Pie season 2011 got off to a rocky start. The blackberries were large and luscious and would probably have baked up nicely if I had been able to correctly adjust the amount of thickener to account for the extra cup of fruit-fly maggots that had distributed themselves throughout the haul. These pies are hard to put a shine on, but I’m going to give them a good five months in the slammer, dub them Amnesia Pie and see how that goes over.

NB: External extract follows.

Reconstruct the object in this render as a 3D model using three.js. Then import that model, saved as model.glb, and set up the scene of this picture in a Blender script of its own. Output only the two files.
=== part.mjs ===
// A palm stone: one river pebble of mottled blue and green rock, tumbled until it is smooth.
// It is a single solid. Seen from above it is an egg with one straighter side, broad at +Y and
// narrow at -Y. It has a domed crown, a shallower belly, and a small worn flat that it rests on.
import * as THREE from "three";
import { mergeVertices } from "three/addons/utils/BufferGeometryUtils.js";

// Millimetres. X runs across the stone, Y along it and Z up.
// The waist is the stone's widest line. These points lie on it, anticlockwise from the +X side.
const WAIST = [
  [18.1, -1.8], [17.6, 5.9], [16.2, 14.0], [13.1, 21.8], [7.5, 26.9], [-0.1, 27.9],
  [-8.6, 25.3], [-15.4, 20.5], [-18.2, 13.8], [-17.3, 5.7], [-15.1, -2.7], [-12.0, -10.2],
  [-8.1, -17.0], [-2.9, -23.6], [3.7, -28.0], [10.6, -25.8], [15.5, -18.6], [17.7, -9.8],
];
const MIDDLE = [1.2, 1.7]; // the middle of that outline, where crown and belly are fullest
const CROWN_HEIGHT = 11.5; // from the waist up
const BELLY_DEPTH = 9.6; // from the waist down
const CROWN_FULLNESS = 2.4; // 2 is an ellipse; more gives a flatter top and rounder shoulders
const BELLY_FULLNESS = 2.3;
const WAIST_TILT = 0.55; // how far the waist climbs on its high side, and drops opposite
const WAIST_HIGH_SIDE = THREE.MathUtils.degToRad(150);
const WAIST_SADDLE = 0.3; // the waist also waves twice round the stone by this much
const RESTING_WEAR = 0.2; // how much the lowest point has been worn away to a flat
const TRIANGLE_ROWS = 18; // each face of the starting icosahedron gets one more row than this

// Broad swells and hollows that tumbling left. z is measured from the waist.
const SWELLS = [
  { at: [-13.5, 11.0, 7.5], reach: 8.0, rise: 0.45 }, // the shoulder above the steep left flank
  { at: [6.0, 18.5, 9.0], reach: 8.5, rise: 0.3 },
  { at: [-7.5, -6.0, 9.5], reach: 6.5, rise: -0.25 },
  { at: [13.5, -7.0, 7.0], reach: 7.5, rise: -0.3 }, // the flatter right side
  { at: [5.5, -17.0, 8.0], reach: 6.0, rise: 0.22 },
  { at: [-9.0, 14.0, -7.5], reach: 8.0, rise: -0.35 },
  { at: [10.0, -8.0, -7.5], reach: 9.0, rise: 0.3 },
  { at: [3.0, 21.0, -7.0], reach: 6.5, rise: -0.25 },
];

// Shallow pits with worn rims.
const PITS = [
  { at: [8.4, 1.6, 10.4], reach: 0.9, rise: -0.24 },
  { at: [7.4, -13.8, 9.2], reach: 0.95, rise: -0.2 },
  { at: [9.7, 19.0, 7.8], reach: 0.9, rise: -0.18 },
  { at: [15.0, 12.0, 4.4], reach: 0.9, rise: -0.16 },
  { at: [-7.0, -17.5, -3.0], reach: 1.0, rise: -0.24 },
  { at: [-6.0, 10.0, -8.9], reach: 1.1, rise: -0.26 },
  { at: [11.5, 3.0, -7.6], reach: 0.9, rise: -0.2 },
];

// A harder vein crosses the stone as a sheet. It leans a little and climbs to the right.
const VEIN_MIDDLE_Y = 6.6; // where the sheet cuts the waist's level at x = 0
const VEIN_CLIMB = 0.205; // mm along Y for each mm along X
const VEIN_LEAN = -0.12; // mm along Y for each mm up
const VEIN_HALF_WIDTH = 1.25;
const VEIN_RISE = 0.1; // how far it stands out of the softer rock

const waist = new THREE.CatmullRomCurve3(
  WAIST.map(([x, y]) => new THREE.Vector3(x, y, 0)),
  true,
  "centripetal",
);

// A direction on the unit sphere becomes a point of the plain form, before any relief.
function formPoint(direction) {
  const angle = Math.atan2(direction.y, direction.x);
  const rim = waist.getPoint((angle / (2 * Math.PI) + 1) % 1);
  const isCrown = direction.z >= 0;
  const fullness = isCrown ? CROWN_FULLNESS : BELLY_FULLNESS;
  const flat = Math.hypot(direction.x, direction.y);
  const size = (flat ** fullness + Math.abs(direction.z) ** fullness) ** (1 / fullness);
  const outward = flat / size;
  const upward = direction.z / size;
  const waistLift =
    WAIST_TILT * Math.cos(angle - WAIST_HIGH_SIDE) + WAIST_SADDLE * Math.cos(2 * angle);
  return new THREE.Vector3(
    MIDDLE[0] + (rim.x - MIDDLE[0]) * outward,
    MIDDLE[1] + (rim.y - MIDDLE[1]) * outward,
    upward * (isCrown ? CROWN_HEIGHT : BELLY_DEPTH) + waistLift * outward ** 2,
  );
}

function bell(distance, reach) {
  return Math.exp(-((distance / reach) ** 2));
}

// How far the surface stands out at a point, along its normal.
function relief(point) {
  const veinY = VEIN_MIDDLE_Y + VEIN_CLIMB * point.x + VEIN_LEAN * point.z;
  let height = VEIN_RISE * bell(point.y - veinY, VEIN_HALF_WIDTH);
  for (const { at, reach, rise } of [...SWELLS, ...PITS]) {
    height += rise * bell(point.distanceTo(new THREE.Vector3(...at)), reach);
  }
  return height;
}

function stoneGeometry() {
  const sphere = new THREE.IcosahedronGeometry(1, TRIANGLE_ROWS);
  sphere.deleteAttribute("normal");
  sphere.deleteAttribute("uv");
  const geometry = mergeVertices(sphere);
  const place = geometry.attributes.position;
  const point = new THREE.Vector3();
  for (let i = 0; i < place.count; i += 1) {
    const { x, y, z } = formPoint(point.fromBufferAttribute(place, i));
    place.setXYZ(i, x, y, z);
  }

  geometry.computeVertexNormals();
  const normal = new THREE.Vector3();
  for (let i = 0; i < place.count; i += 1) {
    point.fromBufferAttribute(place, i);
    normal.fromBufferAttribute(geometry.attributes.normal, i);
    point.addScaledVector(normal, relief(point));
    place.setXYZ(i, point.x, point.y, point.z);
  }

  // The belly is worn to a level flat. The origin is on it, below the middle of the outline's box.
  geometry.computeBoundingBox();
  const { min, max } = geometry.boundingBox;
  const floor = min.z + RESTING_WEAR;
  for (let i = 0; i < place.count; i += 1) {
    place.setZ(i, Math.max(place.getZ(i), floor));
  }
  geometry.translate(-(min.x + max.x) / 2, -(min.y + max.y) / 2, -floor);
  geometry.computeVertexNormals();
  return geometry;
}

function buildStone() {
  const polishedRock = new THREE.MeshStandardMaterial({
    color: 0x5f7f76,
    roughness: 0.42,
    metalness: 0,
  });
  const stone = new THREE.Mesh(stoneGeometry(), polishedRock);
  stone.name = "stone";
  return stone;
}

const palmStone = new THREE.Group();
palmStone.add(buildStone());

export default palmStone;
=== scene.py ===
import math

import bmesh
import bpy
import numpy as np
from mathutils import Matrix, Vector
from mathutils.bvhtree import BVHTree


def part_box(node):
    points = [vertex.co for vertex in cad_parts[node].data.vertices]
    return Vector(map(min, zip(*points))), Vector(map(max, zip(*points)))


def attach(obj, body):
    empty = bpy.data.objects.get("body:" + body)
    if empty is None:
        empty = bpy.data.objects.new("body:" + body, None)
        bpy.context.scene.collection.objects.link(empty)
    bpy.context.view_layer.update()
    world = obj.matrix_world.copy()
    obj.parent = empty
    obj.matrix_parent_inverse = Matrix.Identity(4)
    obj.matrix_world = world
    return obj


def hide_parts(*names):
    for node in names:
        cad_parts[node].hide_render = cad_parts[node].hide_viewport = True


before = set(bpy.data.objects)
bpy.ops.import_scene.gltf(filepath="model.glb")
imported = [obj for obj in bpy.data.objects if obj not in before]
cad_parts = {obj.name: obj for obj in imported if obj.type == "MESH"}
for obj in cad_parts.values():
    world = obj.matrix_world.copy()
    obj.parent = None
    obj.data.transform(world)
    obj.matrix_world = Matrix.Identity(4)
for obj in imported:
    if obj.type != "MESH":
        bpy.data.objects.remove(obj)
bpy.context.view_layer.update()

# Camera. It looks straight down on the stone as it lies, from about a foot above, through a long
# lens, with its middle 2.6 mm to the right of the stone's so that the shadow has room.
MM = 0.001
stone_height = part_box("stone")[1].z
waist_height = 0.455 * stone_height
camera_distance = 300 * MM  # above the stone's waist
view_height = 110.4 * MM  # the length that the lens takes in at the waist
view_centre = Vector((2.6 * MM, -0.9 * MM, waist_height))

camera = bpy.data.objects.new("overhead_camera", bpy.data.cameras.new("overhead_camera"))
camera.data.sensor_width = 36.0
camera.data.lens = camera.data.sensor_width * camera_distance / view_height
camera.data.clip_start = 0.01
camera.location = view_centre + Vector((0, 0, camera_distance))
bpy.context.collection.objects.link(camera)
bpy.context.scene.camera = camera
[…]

It was the famous Huckleberry Hazelnut pie that produced the near-death experience. Mary Ann came up with the recipe and she doesn’t have any trouble making it come out right, but she knows what she’s doing, and where’s the challenge in that? Pie crust is supposed to have just enough liquid added to get the butter and flour on speaking terms. By the time I added all my ingredients, my food processor was full of soup. I poured it into a dish and refrigerated it, and miraculously, it firmed up. I centered it in a halo of flour, a plump, perfect patty, my little Pangaea, and then it went tectonic. In a short dozen rolls of the pin, the crust had separated into seven continents adrift on the cutting board. I assessed the situation over several large, frosty mugs of serenity. I thought I could get it all to come together with more flour, a colder rolling pin and about 250 million years. Dave backed slowly out of the room.

The immediate danger to bystanders is past and the renaming process has begun. You’re all welcome to come over for some of my dammit dammit dammit dammit famous you dirty low-down bastard son-of-a-Republican hazelnut don’t you come stumbling in here at four in the morning, you can just sleep right there on the floor where you passed out crust none of my friends have to be home by ten o’clock huckleberry I thought you were my best friend cinnamon doo-doo-head and butter mommy mommy mommy mommy Marie Callender’s Thaw & Serve Coconut Cream Pie.